Jazz standard from 1932 by Yip Harburg and Vernon Duke

"April in Paris" refrain, mm. 8–11.

"April in Paris" is a popular song with music by Vernon Duke and lyrics by Yip Harburg in 1932 for the Broadway musical Walk a Little Faster. The original 1933 hit was performed by Freddy Martin, and the 1952 remake (inspired by the movie of the same name) was by the Sauter-Finegan Orchestra, whose version made the Cashbox Top 50. Songwriter Alec Wilder writes: "There are no two ways about it: this is a perfect theater song.

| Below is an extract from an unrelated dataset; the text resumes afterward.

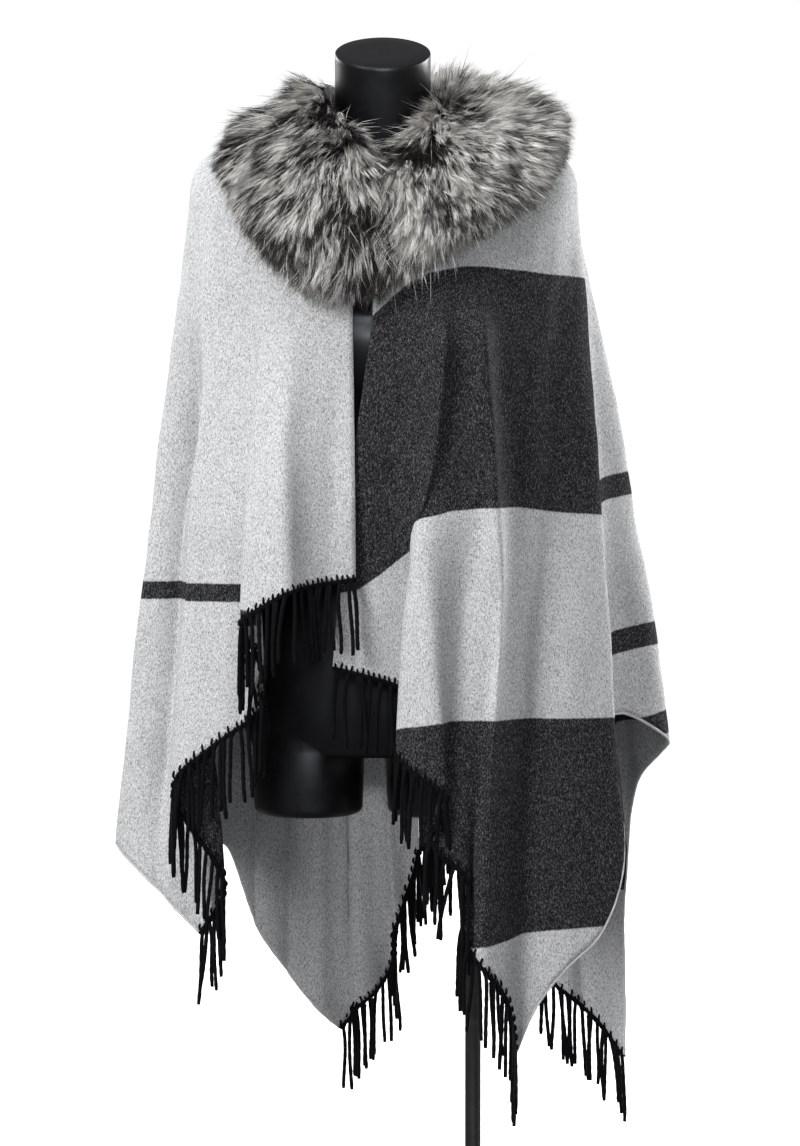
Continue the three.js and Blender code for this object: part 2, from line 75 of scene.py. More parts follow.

If that sounds too reverent, then I'll reduce the praise to 'perfectly wonderful', or else say that if it's not perfect, show me why it isn't."

==Recordings==
===Count Basie version===
Count Basie's 1955 recording on the album of the same name is the most famous, and that particular performance was inducted into the Grammy Hall of Fame. The arrangement was by Wild Bill Davis. On this recording, trumpeter Thad Jones played his famous "Pop Goes the Weasel" solo, trombonist Benny Powell performed his much noted bridge, and Basie directs the band to play the shout chorus "one more time" and then "one more once".

A revised arrangement of the song, played by the Count Basie Orchestra in a cameo appearance, is also featured in the 1974 film Blazing Saddles.

Freddy Martin and Henry King had the earliest hits of this song, at the very end of 1933.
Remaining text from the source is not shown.